Zalora’s CEO: The Growth of E-Commerce in Indonesia Is Better than in China

Despite the fact that internet connection in Indonesia is still considerably poor, many Indonesians prefer to shop online since it is easier to do than the conventional shopping habit.

Frederick Thomassen, Zalora’s CEO, argued that the main factor to this trend is the penetration of mobile in the society, creating a solid snowball effect. Interestingly, the growth of the industry in Indonesia is better than in China, the country where Alibaba.com is based.

In an interview session with Okezone, Thomassen stated:

“The penetration of cellular, internet, PDB, and middle class keeps going up, the 3G has also covered more areas. It all come together. I think this makes e-commerce grows faster here (in Indonesia) than it does in China,”

He admitted that internet access is a crucial determinant to e-commerce industry, but it’s not a barrier, rather a challenge to promote the online shopping habit in Indonesia.

Online shopping is much more flaxible. According to Blibli.com’s CEO Kusumo Martanto, as cited from the Wall Street Journal (3/3), online shopping supports many various payment methods. The customer care section, which listens to customers’ complaint and serve those who want to exchange, return, or refund their purchased products is also a plus point for this shopping habit.

Vela Asia’s Co-Founder Susie Sugden was on the same page, “E-commerce blooms because Indonesians are connected to Internet much easier today, while offline shops cannot meet their demand.”

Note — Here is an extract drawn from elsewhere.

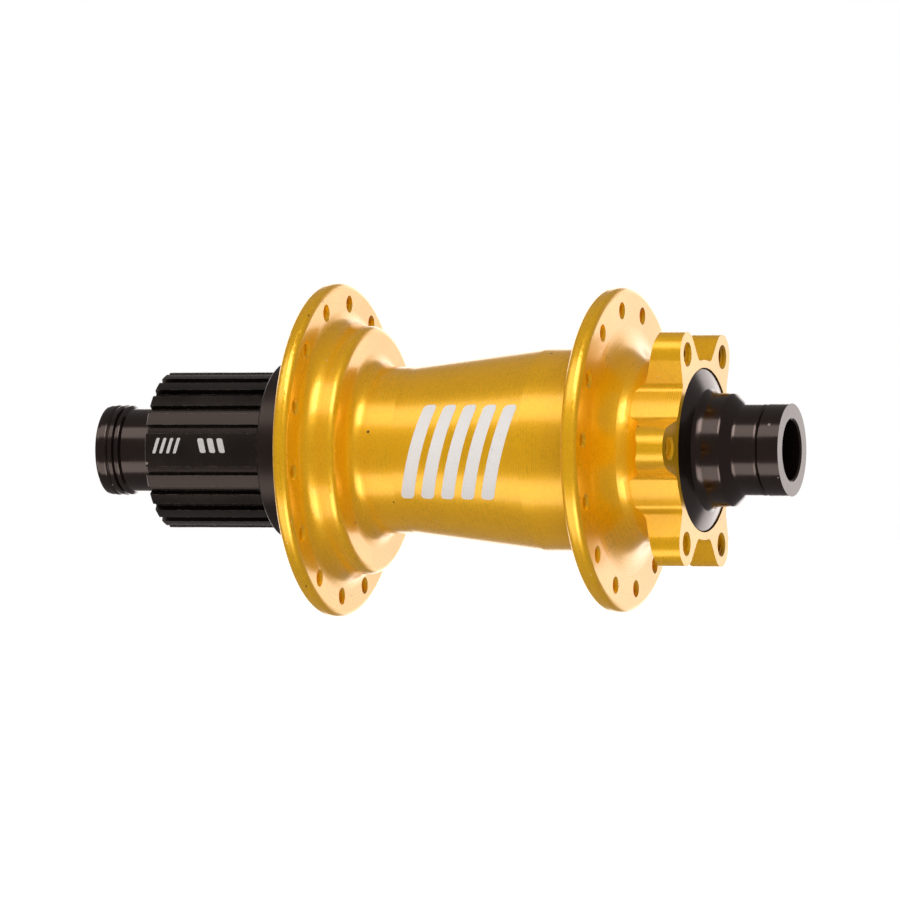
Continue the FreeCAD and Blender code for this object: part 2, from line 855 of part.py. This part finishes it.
def make_bearing(label, family, start):
    """Races, balls, cage and seals of one deep-groove ball bearing that begins at start."""
    inner = dim("axle_rad")
    outer = dim(f"{family}_outer")
    wide = dim(f"{family}_wide")
    ball = dim(f"{family}_ball")
    pitch = dim(f"{family}_pitch")
    count = SIZES[f"{family}_count"]
    end = start + wide
    middle = start + wide / 2
    inner_land = pitch - ball * 0.62
    outer_land = pitch + ball * 0.62
    groove = ball + 0.04
    half_track = root(groove * groove - ball * ball * 0.62 * 0.62)
    seal_step = 0.55
    seal_deep = 0.6

    race = new_body(f"{label}_inner_race")
    revolve(race, "Race", [
        (inner, start), (inner_land, start), (inner_land, middle - half_track),
        (inner_land, middle + half_track), (inner_land, end), (inner, end),
    ], {2: (groove, 1)})

    race = new_body(f"{label}_outer_race")
    revolve(race, "Race", [
        (outer, start), (outer, end), (outer_land + seal_step, end),
        (outer_land + seal_step, end - seal_deep), (outer_land, end - seal_deep),
        (outer_land, middle + half_track), (outer_land, middle - half_track),
        (outer_land, start + seal_deep), (outer_land + seal_step, start + seal_deep),
        (outer_land + seal_step, start),
    ], {5: (groove, 1)})
    soften(race, "Chamfer", 0.25, (outer, start), (outer, end))

    balls = new_body(f"{label}_balls")
    first = sphere(balls, "Revolution", pitch, middle, ball)
    polar(balls, "Set", first, count)

    cage = new_body(f"{label}_cage")
    thin = ball * 0.45
    high = ball * 1.3
    revolve(cage, "Ring", [
        (pitch - thin, middle - high), (pitch + thin, middle - high),
        (pitch + thin, middle + high), (pitch - thin, middle + high),
    ])
    window = sphere(cage, "Groove", pitch, middle, ball + 0.08)
    polar(cage, "Windows", window, count)

    seals = new_body(f"{label}_seals")
    shield = [(start, start + seal_deep - 0.1), (end - seal_deep + 0.1, end)]
    for number, (low, high_side) in enumerate(shield):
        inset = 0.08
        bottom = low + inset if number == 0 else low
        top = high_side if number == 0 else high_side - inset
        revolve(seals, f"Seal{number + 1}", [
            (inner_land + 0.12, bottom), (outer_land + seal_step, bottom),
            (outer_land + seal_step, top), (inner_land + 0.12, top),
        ])


# ---------------------------------------------------------------- the whole hub

make_hub_shell()
make_drive_ring()
make_axle()
make_disc_cap()
make_drive_cap()
make_band("o_ring_disc", dim("axle_right") - dim("spigot_long") + 2.4)
make_band("o_ring_drive", dim("axle_left") + dim("spigot_long") - 2.4)
make_freehub_body()
tube("seal_ring", dim("seal_seat"), dim("seal_rad"), dim("seal_left"), dim("seal_right"), 0.25)
tube("freehub_spacer", dim("axle_rad"), dim("sleeve_rad"),
     dim("slim_left") + dim("slim_wide"), dim("slim_right"), 0.2)
tube("inner_spacer", dim("axle_rad"), dim("sleeve_rad"),
     dim("slim_right") + dim("slim_wide"), dim("big_left"), 0.2)
for number in range(SIZES["pawl_count"]):
    make_pawl(number)
make_pawl_springs()
make_bearing("shell_bearing_drive", "big", dim("big_left"))
make_bearing("shell_bearing_disc", "big", dim("big_right"))
make_bearing("freehub_bearing_outer", "slim", dim("slim_left"))
make_bearing("freehub_bearing_inner", "slim", dim("slim_right"))
doc.recompute()


def sub_parts():
    kinds = ("PartDesign::Body", "Part::Torus")
    return [item for item in doc.Objects if item.TypeId in kinds]


for item in doc.Objects:
    if "Invalid" in item.State or "Error" in item.State:
        raise RuntimeError(f"{item.Name} is {item.State}")
for item in sub_parts():
    if item.Shape.isNull() or not item.Shape.isValid():
        raise RuntimeError(f"{item.Label} has a bad shape")

os.makedirs("parts", exist_ok=True)
for item in sub_parts():
    item.Shape.exportStep(f"parts/{item.Label}.step")
    print(f"{item.Label}: {len(item.Shape.Solids)} solids, {item.Shape.Volume:.1f} mm3")
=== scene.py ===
import math

import bmesh
import bpy
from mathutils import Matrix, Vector


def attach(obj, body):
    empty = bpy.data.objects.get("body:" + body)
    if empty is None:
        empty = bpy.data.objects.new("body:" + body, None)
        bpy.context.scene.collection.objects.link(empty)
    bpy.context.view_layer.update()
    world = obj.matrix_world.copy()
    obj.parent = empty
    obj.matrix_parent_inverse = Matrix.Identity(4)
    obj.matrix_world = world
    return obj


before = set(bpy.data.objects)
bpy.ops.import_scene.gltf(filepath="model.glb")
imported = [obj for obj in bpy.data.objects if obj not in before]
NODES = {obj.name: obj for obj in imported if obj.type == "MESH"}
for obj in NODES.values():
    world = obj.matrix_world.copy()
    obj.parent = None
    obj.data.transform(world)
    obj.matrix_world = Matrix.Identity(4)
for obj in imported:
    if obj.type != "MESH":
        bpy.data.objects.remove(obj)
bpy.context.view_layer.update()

MM = 0.001
BEARINGS = ("shell_bearing_drive", "shell_bearing_disc",
            "freehub_bearing_outer", "freehub_bearing_inner")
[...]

Partner with Other Industries

To survive in the industry, an expansion to other industries that support our main business may be made. This is what Lippo Group’s MatahariMall applied. After being reported to have an O2O (Online-to-offline) business that covers the logistic matters, it is reportedly ready to enrich its services with its own PayPal-like payment gateway by next year.

Blibli now has a newly-established delivery service, after Lazada did the same earlier. In the future, it seems that this trend will make people forget third-party logistic companies, unless they improve themselves pretty soon.